Sifat is a freshman from Hanover Park, Illinois. In his first year at Ball State he has been actively involved with the Power Soccer team as team manager and the Williams Hall Council.
Linda Strunck: 2009 Outstanding Alumnus Award
The Harris-Rose Outstanding Alumnus Award recognizes a Ball State alumnus with a disability who has been successful after graduation and serves as a role model to current students. The Harris-Rose title began developing several years ago as it was named in honor of Richard Harris, who is most responsible for the good reputation that Ball State has in serving students with disabilities. Last year Richard requested that a second name be added to the award to honor Bruce Rose, an alumnus who had a significant impact on access at Ball State.

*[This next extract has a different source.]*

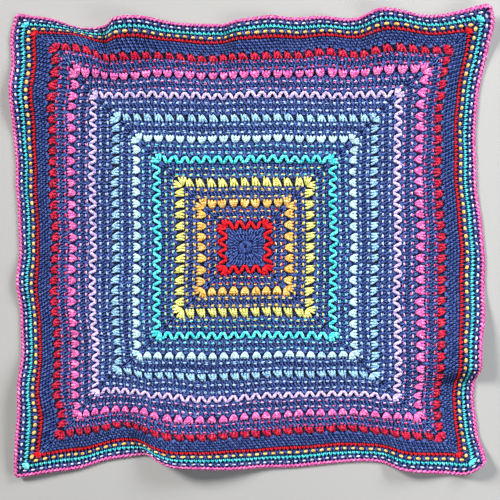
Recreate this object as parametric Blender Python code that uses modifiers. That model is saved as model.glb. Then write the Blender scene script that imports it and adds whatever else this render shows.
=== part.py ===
"""A square crochet blanket, worked in rounds from the middle and laid out on a flat surface.

The cloth is made flat first: a grid whose lines follow the rounds, given its thickness, with the
gaps of three openwork rounds cut through it. Every point is then moved to where the laid cloth
has it, by the hem's waves and by a short list of folds. Metres, +Z up, origin under the centre
ring.
"""

from math import cos, pi, radians, sin

import bmesh
import bpy
import numpy as np
from mathutils import Matrix

# Driving dimensions
HALF_SIDE = 0.405
CLOTH_THICKNESS = 0.003
GAP_WIDTH = 0.0070
GAP_INSET = 0.0008
NORMAL_STEP = 0.0005
HEM_POWER = 1.2
GATHER_PEAK = 4.2
GATHER_SPREAD = 1.5
SHARP_DEGREES = 40

# The grid's lines: distance from the centre, and how far the top stands above the plain cloth.
# Those that cross an openwork round pass between its gaps
GRID_LINES = (
    (0.0000, 0.0000),
    (0.0192, 0.0000),
    (0.0576, 0.0000),
    (0.0770, 0.0012),
    (0.0960, 0.0000),
    (0.1058, 0.0012),
    (0.1270, 0.0012),
    (0.1360, 0.0000),
    (0.1540, 0.0010),
    (0.1710, 0.0000),
    (0.1900, 0.0012),
    (0.2090, 0.0000),
    (0.2195, 0.0012),
    (0.2390, 0.0012),
    (0.2480, 0.0000),
    (0.2665, 0.0010),
    (0.2820, 0.0000),
    (0.3047, 0.0012),
    (0.3200, 0.0000),
    (0.3305, 0.0012),
    (0.3465, 0.0012),
    (0.3650, 0.0000),
    (0.3850, 0.0004),
    (0.4050, 0.0012),
)

# Coloured rounds: yarn, inner edge, outer edge. All between them is navy
ROUNDS = (
    ("red", 0.0310, 0.0470),
    ("orange", 0.0690, 0.0850),
    ("yellow", 0.1060, 0.1225),
    ("turquoise", 0.1465, 0.1615),
    ("pale_blue", 0.1830, 0.1970),
    ("blue", 0.2200, 0.2340),
    ("lilac", 0.2595, 0.2735),
    ("pink", 0.2970, 0.3125),
    ("crimson", 0.3315, 0.3450),
    ("red", 0.3655, 0.3725),
    ("turquoise", 0.3815, 0.3895),
    ("pink", 0.3975, 0.4060),
)

# Openwork rounds whose gaps are cut through: inner edge, outer edge, clusters between corners
OPENWORK = (
    (0.1060, 0.1225, 11),
    (0.2200, 0.2340, 23),
    (0.3315, 0.3450, 35),
)

# The hem of each side as it lies: place along the side, how far it stands out from the flat
# cloth's edge, and how far into the cloth that reaches. A row for each crest and each trough
HEM = {
    "top": (
        (-0.405, 0.006, 0.150),
        (-0.345, -0.007, 0.090),
        (-0.275, -0.022, 0.070),
        (-0.240, -0.013, 0.140),
        (-0.200, -0.007, 0.160),
        (-0.130, -0.011, 0.120),
        (-0.060, -0.013, 0.170),
        (0.000, -0.009, 0.150),
        (0.050, -0.001, 0.120),
        (0.094, -0.004, 0.120),
        (0.135, -0.001, 0.120),
        (0.180, -0.003, 0.120),
        (0.240, 0.007, 0.120),
        (0.300, -0.003, 0.120),
        (0.360, 0.007, 0.150),
        (0.405, 0.018, 0.150),
    ),
    "right": (
        (-0.405, 0.013, 0.120),
        (-0.355, 0.008, 0.120),
        (-0.310, 0.002, 0.120),
        (-0.270, -0.004, 0.140),
        (-0.225, 0.001, 0.160),
        (-0.180, 0.002, 0.150),
        (-0.130, 0.011, 0.140),
        (-0.085, 0.015, 0.130),
        (0.000, 0.013, 0.130),
        (0.090, 0.004, 0.150),
        (0.165, -0.001, 0.120),
        (0.225, -0.001, 0.120),
        (0.285, 0.008, 0.120),
        (0.345, 0.022, 0.120),
        (0.378, 0.027, 0.130),
        (0.405, 0.018, 0.150),
    ),
    "bottom": (
        (-0.405, -0.003, 0.150),
        (-0.345, -0.011, 0.300),
        (-0.290, -0.019, 0.340),
        (-0.230, -0.034, 0.300),
        (-0.190, -0.037, 0.220),
        (-0.155, -0.041, 0.130),
        (-0.118, -0.031, 0.100),
        (-0.066, -0.022, 0.140),
        (0.010, -0.019, 0.200),
        (0.066, -0.019, 0.250),
        (0.122, -0.023, 0.250),
        (0.195, -0.031, 0.240),
        (0.245, -0.026, 0.180),
        (0.285, -0.016, 0.170),
        (0.345, -0.009, 0.250),
        (0.378, -0.012, 0.120),
        (0.405, -0.032, 0.080),
    ),
    "left": (
        (-0.405, -0.003, 0.150),
        (-0.370, -0.002, 0.150),
        (-0.285, -0.011, 0.280),
        (-0.239, -0.011, 0.280),
        (-0.171, -0.013, 0.240),
        (-0.115, -0.012, 0.150),
        (-0.059, -0.007, 0.150),
        (0.000, -0.009, 0.150),
        (0.087, -0.006, 0.150),
        (0.143, -0.004, 0.120),
        (0.199, 0.001, 0.120),
        (0.262, 0.005, 0.120),
        (0.309, 0.003, 0.120),
        (0.365, 0.006, 0.120),
        (0.405, -0.003, 0.150),
    ),
}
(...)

Richard presented the award to this year's recipient, Linda Strunck. Linda graduated from Ball State with a Masters Degree in Special Education/Early Childhood Education and began teaching at Ball State in spring 1999. She is currently an active mentor in the Faculty Mentorship Program as well. In her time at Ball State, Linda has had two corneal transplants, leaving her completely blind in both eyes.
Linda expressed feeling honored for receiving an award for doing something that she loves. She stated, "I love teaching and advising students." During her acceptance speech Linda provided some words of encouragement for students, "You have already met many challenges by being here at Ball State. You may have very specific hopes and dreams, but allow life to happen with you and allow opportunities to come to you." Linda concluded her speech with a poem which acknowledged Carlos Taylor for teaching her that it is okay to be blind.
DSD Office Relocates in May
DSD wants to remind everyone that we will be relocating to room 410 of the Arts and Communication building (connected to Emens Auditorium on the east side) in mid May. We expect to be in this temporary location through the fall 2009 semester and look forward to moving into our new office on the first floor of the Student Center in January 2010 after the renovation is complete.